* Exercise task
The lines to reproduce run from the first one through the line containing "CORNER_SOFT, FOOT_SHARE = 0.05, 0.97". Reproduce them exactly.
··········
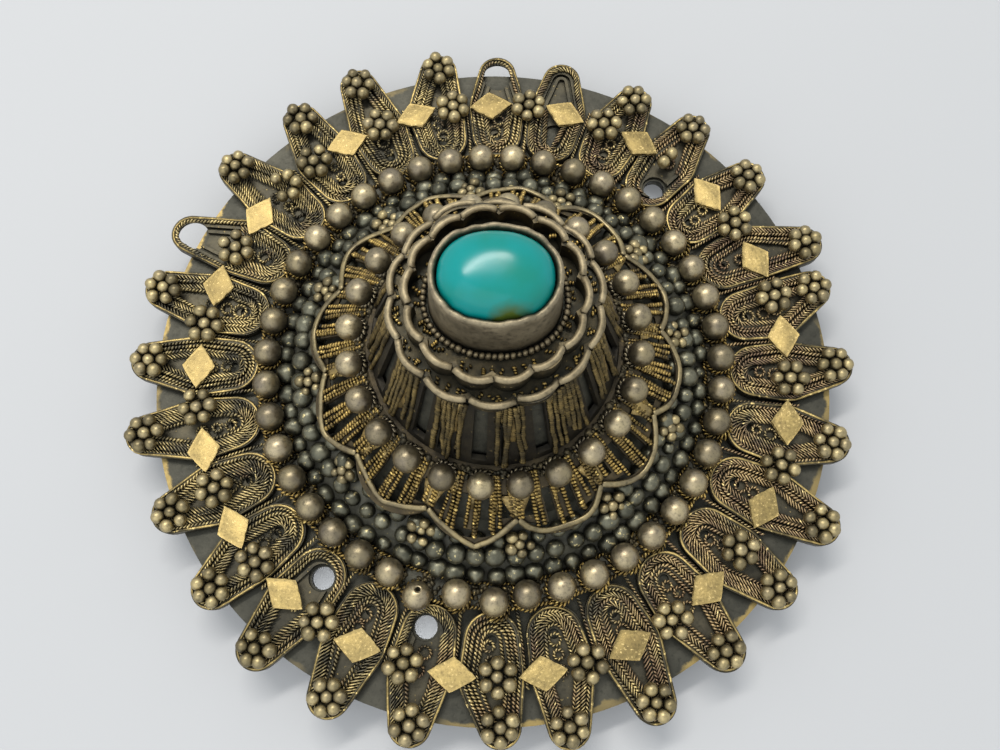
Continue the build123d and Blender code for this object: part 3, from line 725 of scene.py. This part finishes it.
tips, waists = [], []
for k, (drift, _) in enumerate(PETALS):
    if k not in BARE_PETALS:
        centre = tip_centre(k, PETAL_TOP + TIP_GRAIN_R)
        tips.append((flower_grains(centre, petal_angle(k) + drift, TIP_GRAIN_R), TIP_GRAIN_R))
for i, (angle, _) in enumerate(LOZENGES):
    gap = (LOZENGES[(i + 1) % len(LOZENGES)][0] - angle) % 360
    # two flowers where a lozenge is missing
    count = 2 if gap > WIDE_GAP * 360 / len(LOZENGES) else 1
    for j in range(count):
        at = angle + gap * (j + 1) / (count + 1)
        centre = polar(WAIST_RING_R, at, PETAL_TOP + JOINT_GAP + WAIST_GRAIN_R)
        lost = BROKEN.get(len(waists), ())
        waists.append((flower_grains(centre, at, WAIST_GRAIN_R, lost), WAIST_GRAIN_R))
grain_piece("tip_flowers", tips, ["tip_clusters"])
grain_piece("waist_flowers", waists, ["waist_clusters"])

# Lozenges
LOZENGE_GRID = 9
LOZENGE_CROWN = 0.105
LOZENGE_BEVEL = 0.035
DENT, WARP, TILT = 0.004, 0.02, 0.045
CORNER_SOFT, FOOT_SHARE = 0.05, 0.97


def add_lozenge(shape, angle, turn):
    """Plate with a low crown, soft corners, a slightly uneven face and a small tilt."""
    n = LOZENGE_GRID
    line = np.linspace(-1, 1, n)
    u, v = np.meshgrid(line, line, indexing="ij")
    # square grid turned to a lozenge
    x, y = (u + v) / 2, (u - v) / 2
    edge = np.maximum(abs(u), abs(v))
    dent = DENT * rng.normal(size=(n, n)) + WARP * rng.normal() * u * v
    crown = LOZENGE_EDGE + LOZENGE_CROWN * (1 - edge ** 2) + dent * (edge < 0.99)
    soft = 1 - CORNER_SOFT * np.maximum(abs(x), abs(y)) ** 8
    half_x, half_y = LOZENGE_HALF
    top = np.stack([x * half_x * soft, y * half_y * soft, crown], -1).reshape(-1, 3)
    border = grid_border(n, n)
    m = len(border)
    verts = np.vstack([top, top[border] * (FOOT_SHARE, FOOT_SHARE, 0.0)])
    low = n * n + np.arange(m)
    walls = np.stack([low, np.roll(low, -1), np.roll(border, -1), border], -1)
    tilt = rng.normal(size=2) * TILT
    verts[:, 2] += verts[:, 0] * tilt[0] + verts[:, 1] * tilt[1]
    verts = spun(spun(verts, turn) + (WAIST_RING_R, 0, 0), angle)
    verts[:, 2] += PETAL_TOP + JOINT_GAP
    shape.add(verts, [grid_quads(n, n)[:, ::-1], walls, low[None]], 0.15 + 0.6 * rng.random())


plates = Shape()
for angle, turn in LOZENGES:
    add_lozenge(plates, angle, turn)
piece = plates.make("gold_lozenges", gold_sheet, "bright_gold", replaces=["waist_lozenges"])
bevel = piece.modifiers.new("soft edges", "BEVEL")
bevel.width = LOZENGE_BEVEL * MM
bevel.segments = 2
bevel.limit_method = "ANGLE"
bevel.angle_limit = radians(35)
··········
* Exercise result
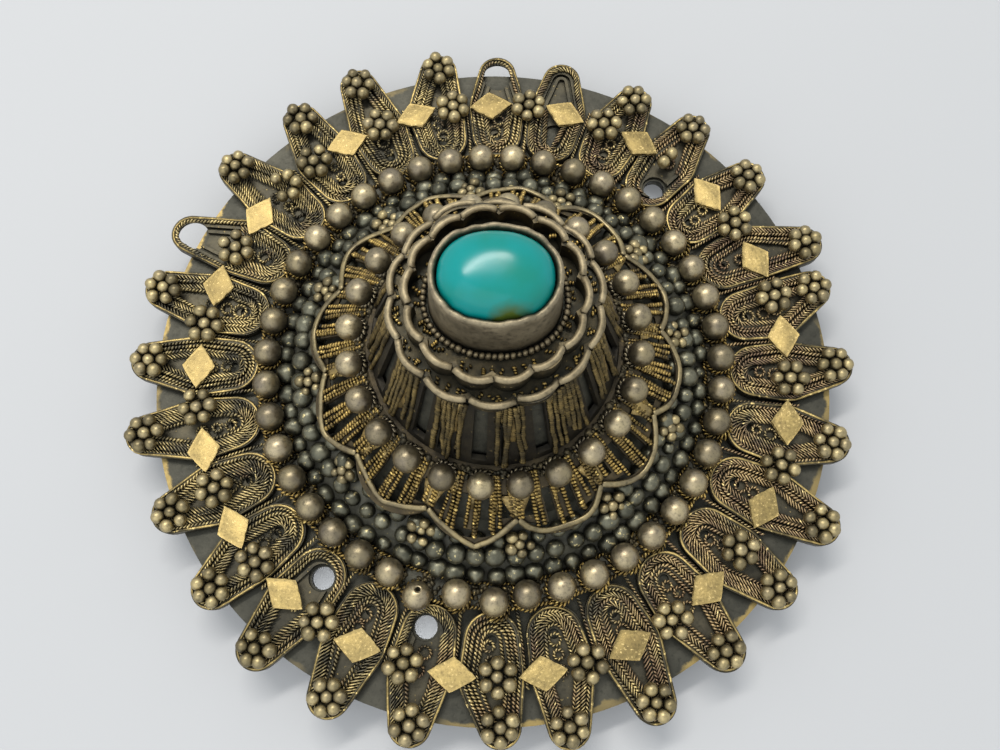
Continue the build123d and Blender code for this object: part 3, from line 725 of scene.py. This part finishes it.
tips, waists = [], []
for k, (drift, _) in enumerate(PETALS):
    if k not in BARE_PETALS:
        centre = tip_centre(k, PETAL_TOP + TIP_GRAIN_R)
        tips.append((flower_grains(centre, petal_angle(k) + drift, TIP_GRAIN_R), TIP_GRAIN_R))
for i, (angle, _) in enumerate(LOZENGES):
    gap = (LOZENGES[(i + 1) % len(LOZENGES)][0] - angle) % 360
    # two flowers where a lozenge is missing
    count = 2 if gap > WIDE_GAP * 360 / len(LOZENGES) else 1
    for j in range(count):
        at = angle + gap * (j + 1) / (count + 1)
        centre = polar(WAIST_RING_R, at, PETAL_TOP + JOINT_GAP + WAIST_GRAIN_R)
        lost = BROKEN.get(len(waists), ())
        waists.append((flower_grains(centre, at, WAIST_GRAIN_R, lost), WAIST_GRAIN_R))
grain_piece("tip_flowers", tips, ["tip_clusters"])
grain_piece("waist_flowers", waists, ["waist_clusters"])

# Lozenges
LOZENGE_GRID = 9
LOZENGE_CROWN = 0.105
LOZENGE_BEVEL = 0.035
DENT, WARP, TILT = 0.004, 0.02, 0.045
CORNER_SOFT, FOOT_SHARE = 0.05, 0.97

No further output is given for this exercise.